[TASK DIRECTIONS]: Output every line below without omitting or altering anything.

------------------------------------

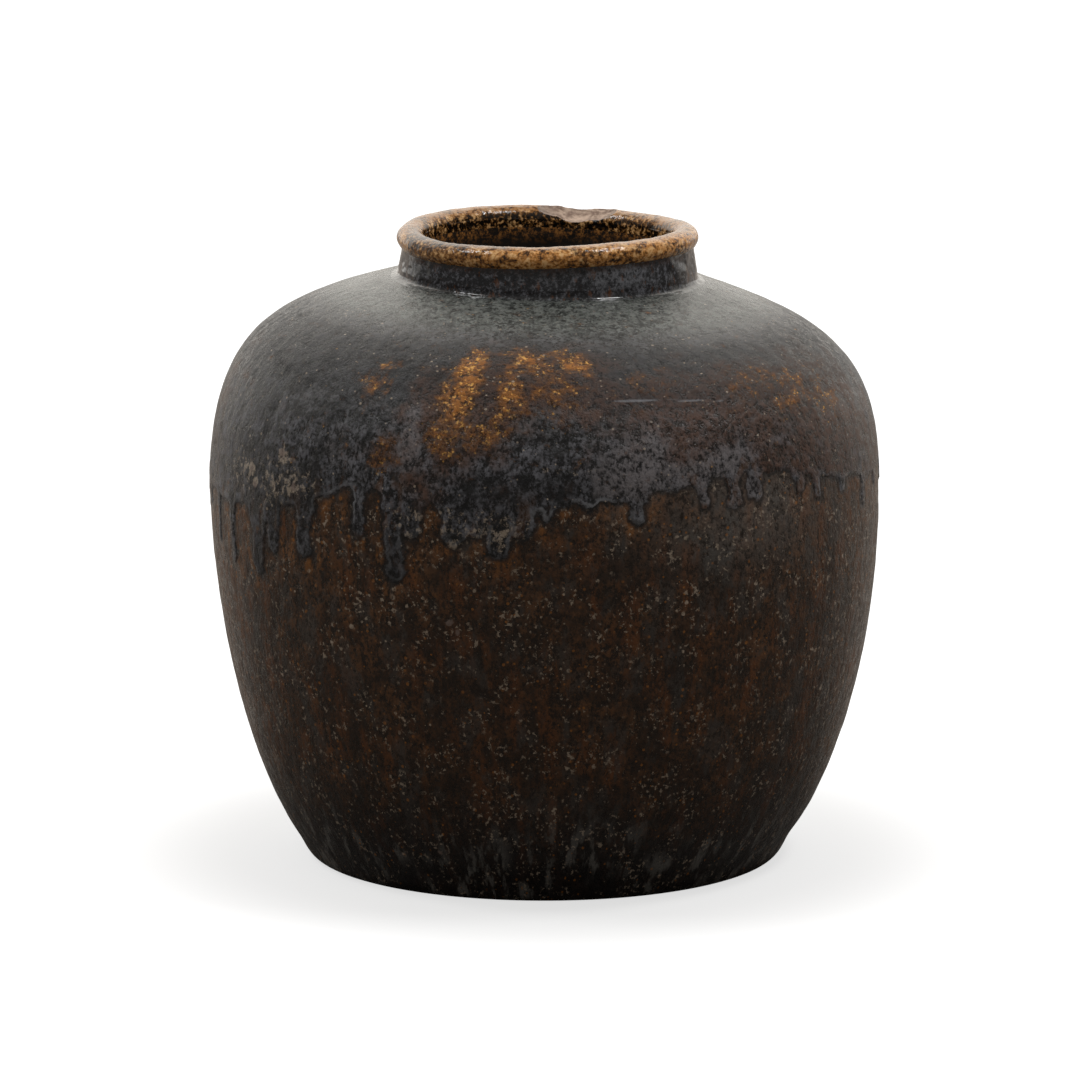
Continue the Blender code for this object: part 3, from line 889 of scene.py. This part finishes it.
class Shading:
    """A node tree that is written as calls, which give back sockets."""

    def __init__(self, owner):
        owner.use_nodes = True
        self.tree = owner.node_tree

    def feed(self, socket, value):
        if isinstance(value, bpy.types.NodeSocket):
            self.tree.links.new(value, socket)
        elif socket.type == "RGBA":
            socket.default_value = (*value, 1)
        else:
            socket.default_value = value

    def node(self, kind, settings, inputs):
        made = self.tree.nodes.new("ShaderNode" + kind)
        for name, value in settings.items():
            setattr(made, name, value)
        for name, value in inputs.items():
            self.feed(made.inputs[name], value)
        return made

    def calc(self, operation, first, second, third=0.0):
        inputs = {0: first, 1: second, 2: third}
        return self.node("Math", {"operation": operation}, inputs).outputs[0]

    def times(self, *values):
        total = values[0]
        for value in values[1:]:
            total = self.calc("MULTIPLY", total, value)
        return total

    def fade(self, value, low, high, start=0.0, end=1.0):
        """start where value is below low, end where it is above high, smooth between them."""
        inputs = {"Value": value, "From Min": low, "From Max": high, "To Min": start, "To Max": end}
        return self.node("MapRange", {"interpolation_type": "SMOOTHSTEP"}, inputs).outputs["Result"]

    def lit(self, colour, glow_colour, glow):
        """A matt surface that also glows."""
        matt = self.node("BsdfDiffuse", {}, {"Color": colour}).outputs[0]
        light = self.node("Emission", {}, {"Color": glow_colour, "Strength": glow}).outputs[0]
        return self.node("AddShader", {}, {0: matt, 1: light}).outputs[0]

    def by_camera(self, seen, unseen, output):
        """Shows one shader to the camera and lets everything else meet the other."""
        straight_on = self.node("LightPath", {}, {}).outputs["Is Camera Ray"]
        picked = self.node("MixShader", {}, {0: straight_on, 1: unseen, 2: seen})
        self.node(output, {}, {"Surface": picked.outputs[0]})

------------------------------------

[FULL RESPONSE]:
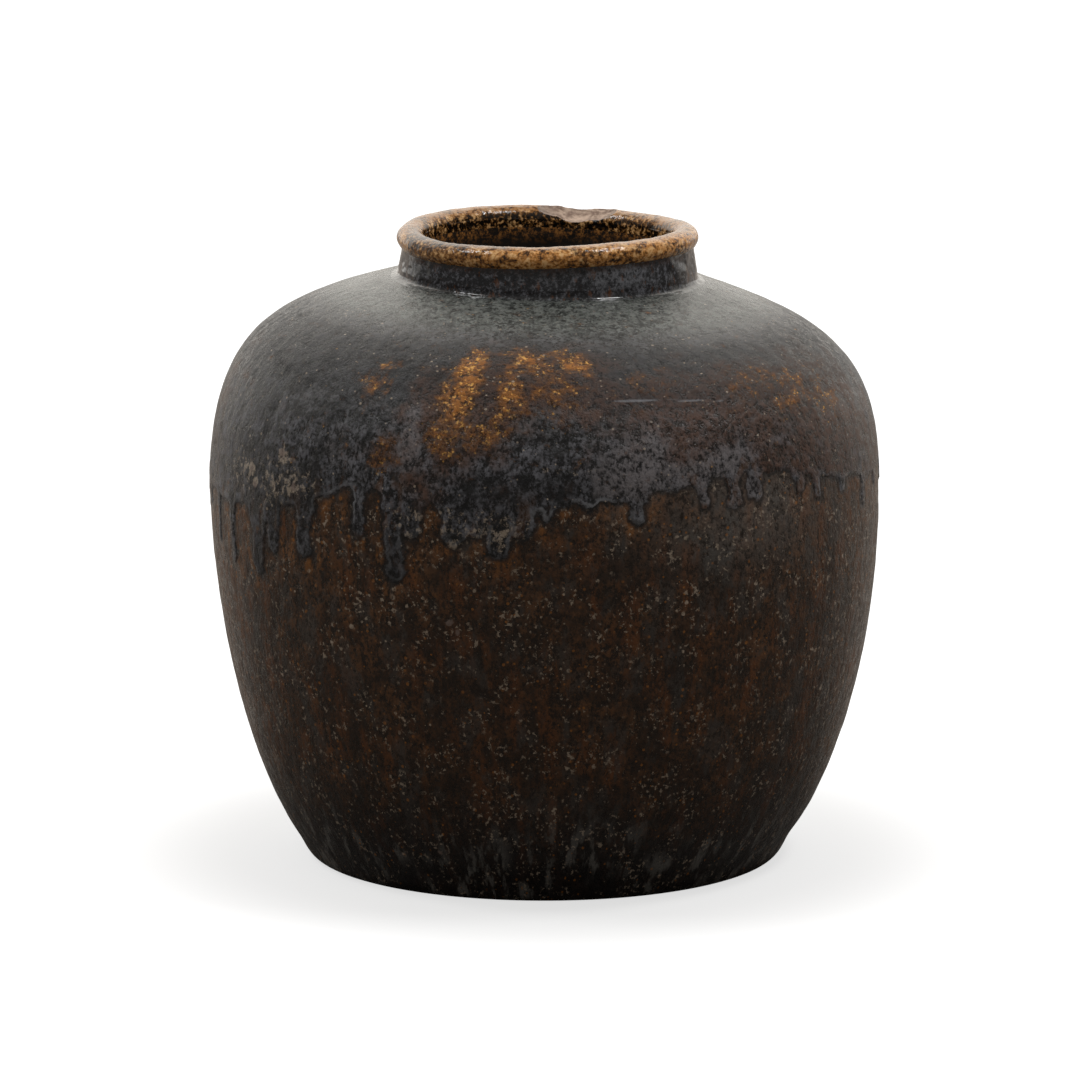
Continue the Blender code for this object: part 3, from line 889 of scene.py. This part finishes it.
class Shading:
    """A node tree that is written as calls, which give back sockets."""

    def __init__(self, owner):
        owner.use_nodes = True
        self.tree = owner.node_tree

    def feed(self, socket, value):
        if isinstance(value, bpy.types.NodeSocket):
            self.tree.links.new(value, socket)
        elif socket.type == "RGBA":
            socket.default_value = (*value, 1)
        else:
            socket.default_value = value

    def node(self, kind, settings, inputs):
        made = self.tree.nodes.new("ShaderNode" + kind)
        for name, value in settings.items():
            setattr(made, name, value)
        for name, value in inputs.items():
            self.feed(made.inputs[name], value)
        return made

    def calc(self, operation, first, second, third=0.0):
        inputs = {0: first, 1: second, 2: third}
        return self.node("Math", {"operation": operation}, inputs).outputs[0]

    def times(self, *values):
        total = values[0]
        for value in values[1:]:
            total = self.calc("MULTIPLY", total, value)
        return total

    def fade(self, value, low, high, start=0.0, end=1.0):
        """start where value is below low, end where it is above high, smooth between them."""
        inputs = {"Value": value, "From Min": low, "From Max": high, "To Min": start, "To Max": end}
        return self.node("MapRange", {"interpolation_type": "SMOOTHSTEP"}, inputs).outputs["Result"]

    def lit(self, colour, glow_colour, glow):
        """A matt surface that also glows."""
        matt = self.node("BsdfDiffuse", {}, {"Color": colour}).outputs[0]
        light = self.node("Emission", {}, {"Color": glow_colour, "Strength": glow}).outputs[0]
        return self.node("AddShader", {}, {0: matt, 1: light}).outputs[0]

    def by_camera(self, seen, unseen, output):
        """Shows one shader to the camera and lets everything else meet the other."""
        straight_on = self.node("LightPath", {}, {}).outputs["Is Camera Ray"]
        picked = self.node("MixShader", {}, {0: straight_on, 1: unseen, 2: seen})
        self.node(output, {}, {"Surface": picked.outputs[0]})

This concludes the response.